[Start of Collected material]

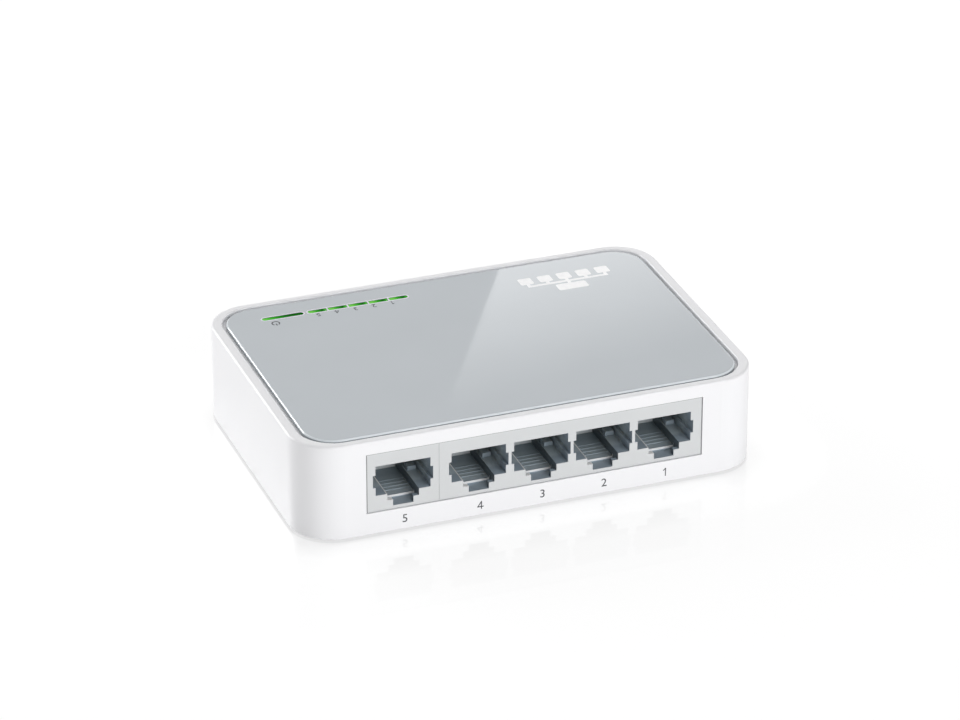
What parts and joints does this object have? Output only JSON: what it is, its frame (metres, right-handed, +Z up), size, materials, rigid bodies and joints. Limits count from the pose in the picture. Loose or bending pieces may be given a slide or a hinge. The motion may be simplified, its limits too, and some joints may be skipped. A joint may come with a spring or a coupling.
{
  "type": "desktop network switch",
  "caption": "Low rounded white casing with a recessed grey top panel, a row of stepped modular sockets in one long side and a line of green indicators along the other.",
  "frame": {"origin": "centre of the footprint, on the plane that the rubber feet stand on", "axes": "+X along the side with the ports, from port 5 to port 1; -Y out of the ports; +Z up"},
  "size_m": [0.1036, 0.07, 0.0225],
  "materials": {
    "white_shell": "satin white ABS",
    "grey_panel": "polished light grey",
    "port_plastic": "light grey moulding, darker inside the ports",
    "carrier_plastic": "light grey insert",
    "green_light_pipe": "translucent, lit green",
    "grey_rubber": "soft matte",
    "label_film": "printed film with no text",
    "screw_steel": "zinc plated",
    "black_nylon": "fine moulded texture",
    "led_package": "clear resin lens",
    "board_laminate": "green solder mask",
    "chip_resin": "moulded resin",
    "tinned_leads": "tinned",
    "can_aluminium": "drawn can",
    "crystal_steel": "stamped can",
    "ferrite": "ferrite powder",
    "resistor_ceramic": "glazed chip",
    "capacitor_ceramic": "ceramic chip",
    "contact_nickel": "nickel plated",
    "contact_gold": "gold flash"
  },
  "bodies": {
    "casing": {"upper_housing": "white_shell", "top_panel": "grey_panel", "base_cover": "white_shell", "rubber_feet": "grey_rubber", "rating_label": "label_film", "housing_screws": "screw_steel", "board_screws": "screw_steel", "light_pipe_power": "green_light_pipe", "light_pipe_port_1": "green_light_pipe", "light_pipe_port_2": "green_light_pipe", "light_pipe_port_3": "green_light_pipe", "light_pipe_port_4": "green_light_pipe", "light_pipe_port_5": "green_light_pipe", "led_baffle": "black_nylon", "indicator_leds": "led_package", "port_block_quad": "port_plastic", "port_block_single": "port_plastic", "contact_carriers": "carrier_plastic", "port_1_contact_pins": "contact_gold", "port_2_contact_pins": "contact_gold", "port_3_contact_pins": "contact_gold", "port_4_contact_pins": "contact_gold", "port_5_contact_pins": "contact_gold", "main_board": "board_laminate", "switch_chip": "chip_resin", "switch_chip_leads": "tinned_leads", "transformer_quad": "chip_resin", "transformer_single": "chip_resin", "transformer_leads": "tinned_leads", "capacitor_cans": "can_aluminium", "capacitor_bases": "black_nylon", "crystal_can": "crystal_steel", "power_inductor": "ferrite", "voltage_regulator": "chip_resin", "voltage_regulator_leads": "tinned_leads", "chip_resistors": "resistor_ceramic", "chip_capacitors": "capacitor_ceramic", "inlet_housing": "black_nylon", "inlet_pin": "contact_nickel", "inlet_terminals": "contact_nickel"},
    "port_1_contacts": {"port_1_contact_springs": "contact_gold"},
    "port_2_contacts": {"port_2_contact_springs": "contact_gold"},
    "port_3_contacts": {"port_3_contact_springs": "contact_gold"},
    "port_4_contacts": {"port_4_contact_springs": "contact_gold"},
    "port_5_contacts": {"port_5_contact_springs": "contact_gold"},
    "inlet_spring": {"inlet_leaf_spring": "contact_nickel"}
  },
  "joints": [
    {"name": "port_1_contact_press", "type": "hinge", "parent": "casing", "child": "port_1_contacts", "pos_m": [0.02927, -0.0323, 0.01695], "axis": [1, 0, 0], "range_deg": [0, 14], "stiffness_Nm_per_rad": 0.2, "springref_deg": -5.73},
    {"name": "port_2_contact_press", "type": "hinge", "parent": "casing", "child": "port_2_contacts", "pos_m": [0.0153, -0.0323, 0.01695], "axis": [1, 0, 0], "range_deg": [0, 14], "stiffness_Nm_per_rad": 0.2, "springref_deg": -5.73},
    {"name": "port_3_contact_press", "type": "hinge", "parent": "casing", "child": "port_3_contacts", "pos_m": [0.00133, -0.0323, 0.01695], "axis": [1, 0, 0], "range_deg": [0, 14], "stiffness_Nm_per_rad": 0.2, "springref_deg": -5.73},
    {"name": "port_4_contact_press", "type": "hinge", "parent": "casing", "child": "port_4_contacts", "pos_m": [-0.01264, -0.0323, 0.01695], "axis": [1, 0, 0], "range_deg": [0, 14], "stiffness_Nm_per_rad": 0.2, "springref_deg": -5.73},
    {"name": "port_5_contact_press", "type": "hinge", "parent": "casing", "child": "port_5_contacts", "pos_m": [-0.02945, -0.0323, 0.01695], "axis": [1, 0, 0], "range_deg": [0, 14], "stiffness_Nm_per_rad": 0.2, "springref_deg": -5.73},
    {"name": "inlet_spring_press", "type": "hinge", "parent": "casing", "child": "inlet_spring", "pos_m": [0.0429, 0.014, 0.008], "axis": [0, 1, 0], "range_deg": [0, 6], "stiffness_Nm_per_rad": 0.3, "springref_deg": -2.86}
  ]
}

[End of Collected material]

### Aim
Quote the listing in full, please, keeping every line exact.

### Exercise output
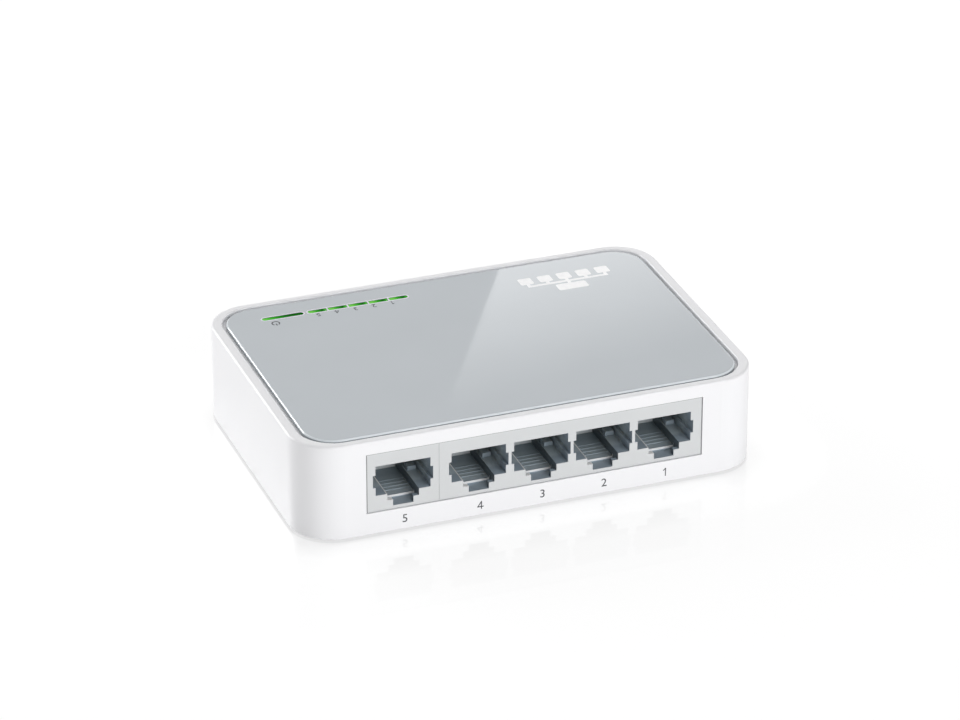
What parts and joints does this object have? Output only JSON: what it is, its frame (metres, right-handed, +Z up), size, materials, rigid bodies and joints. Limits count from the pose in the picture. Loose or bending pieces may be given a slide or a hinge. The motion may be simplified, its limits too, and some joints may be skipped. A joint may come with a spring or a coupling.
{
  "type": "desktop network switch",
  "caption": "Low rounded white casing with a recessed grey top panel, a row of stepped modular sockets in one long side and a line of green indicators along the other.",
  "frame": {"origin": "centre of the footprint, on the plane that the rubber feet stand on", "axes": "+X along the side with the ports, from port 5 to port 1; -Y out of the ports; +Z up"},
  "size_m": [0.1036, 0.07, 0.0225],
  "materials": {
    "white_shell": "satin white ABS",
    "grey_panel": "polished light grey",
    "port_plastic": "light grey moulding, darker inside the ports",
    "carrier_plastic": "light grey insert",
    "green_light_pipe": "translucent, lit green",
    "grey_rubber": "soft matte",
    "label_film": "printed film with no text",
    "screw_steel": "zinc plated",
    "black_nylon": "fine moulded texture",
    "led_package": "clear resin lens",
    "board_laminate": "green solder mask",
    "chip_resin": "moulded resin",
    "tinned_leads": "tinned",
    "can_aluminium": "drawn can",
    "crystal_steel": "stamped can",
    "ferrite": "ferrite powder",
    "resistor_ceramic": "glazed chip",
    "capacitor_ceramic": "ceramic chip",
    "contact_nickel": "nickel plated",
    "contact_gold": "gold flash"
  },
  "bodies": {
    "casing": {"upper_housing": "white_shell", "top_panel": "grey_panel", "base_cover": "white_shell", "rubber_feet": "grey_rubber", "rating_label": "label_film", "housing_screws": "screw_steel", "board_screws": "screw_steel", "light_pipe_power": "green_light_pipe", "light_pipe_port_1": "green_light_pipe", "light_pipe_port_2": "green_light_pipe", "light_pipe_port_3": "green_light_pipe", "light_pipe_port_4": "green_light_pipe", "light_pipe_port_5": "green_light_pipe", "led_baffle": "black_nylon", "indicator_leds": "led_package", "port_block_quad": "port_plastic", "port_block_single": "port_plastic", "contact_carriers": "carrier_plastic", "port_1_contact_pins": "contact_gold", "port_2_contact_pins": "contact_gold", "port_3_contact_pins": "contact_gold", "port_4_contact_pins": "contact_gold", "port_5_contact_pins": "contact_gold", "main_board": "board_laminate", "switch_chip": "chip_resin", "switch_chip_leads": "tinned_leads", "transformer_quad": "chip_resin", "transformer_single": "chip_resin", "transformer_leads": "tinned_leads", "capacitor_cans": "can_aluminium", "capacitor_bases": "black_nylon", "crystal_can": "crystal_steel", "power_inductor": "ferrite", "voltage_regulator": "chip_resin", "voltage_regulator_leads": "tinned_leads", "chip_resistors": "resistor_ceramic", "chip_capacitors": "capacitor_ceramic", "inlet_housing": "black_nylon", "inlet_pin": "contact_nickel", "inlet_terminals": "contact_nickel"},
    "port_1_contacts": {"port_1_contact_springs": "contact_gold"},
    "port_2_contacts": {"port_2_contact_springs": "contact_gold"},
    "port_3_contacts": {"port_3_contact_springs": "contact_gold"},
    "port_4_contacts": {"port_4_contact_springs": "contact_gold"},
    "port_5_contacts": {"port_5_contact_springs": "contact_gold"},
    "inlet_spring": {"inlet_leaf_spring": "contact_nickel"}
  },
  "joints": [
    {"name": "port_1_contact_press", "type": "hinge", "parent": "casing", "child": "port_1_contacts", "pos_m": [0.02927, -0.0323, 0.01695], "axis": [1, 0, 0], "range_deg": [0, 14], "stiffness_Nm_per_rad": 0.2, "springref_deg": -5.73},
    {"name": "port_2_contact_press", "type": "hinge", "parent": "casing", "child": "port_2_contacts", "pos_m": [0.0153, -0.0323, 0.01695], "axis": [1, 0, 0], "range_deg": [0, 14], "stiffness_Nm_per_rad": 0.2, "springref_deg": -5.73},
    {"name": "port_3_contact_press", "type": "hinge", "parent": "casing", "child": "port_3_contacts", "pos_m": [0.00133, -0.0323, 0.01695], "axis": [1, 0, 0], "range_deg": [0, 14], "stiffness_Nm_per_rad": 0.2, "springref_deg": -5.73},
    {"name": "port_4_contact_press", "type": "hinge", "parent": "casing", "child": "port_4_contacts", "pos_m": [-0.01264, -0.0323, 0.01695], "axis": [1, 0, 0], "range_deg": [0, 14], "stiffness_Nm_per_rad": 0.2, "springref_deg": -5.73},
    {"name": "port_5_contact_press", "type": "hinge", "parent": "casing", "child": "port_5_contacts", "pos_m": [-0.02945, -0.0323, 0.01695], "axis": [1, 0, 0], "range_deg": [0, 14], "stiffness_Nm_per_rad": 0.2, "springref_deg": -5.73},
    {"name": "inlet_spring_press", "type": "hinge", "parent": "casing", "child": "inlet_spring", "pos_m": [0.0429, 0.014, 0.008], "axis": [0, 1, 0], "range_deg": [0, 6], "stiffness_Nm_per_rad": 0.3, "springref_deg": -2.86}
  ]
}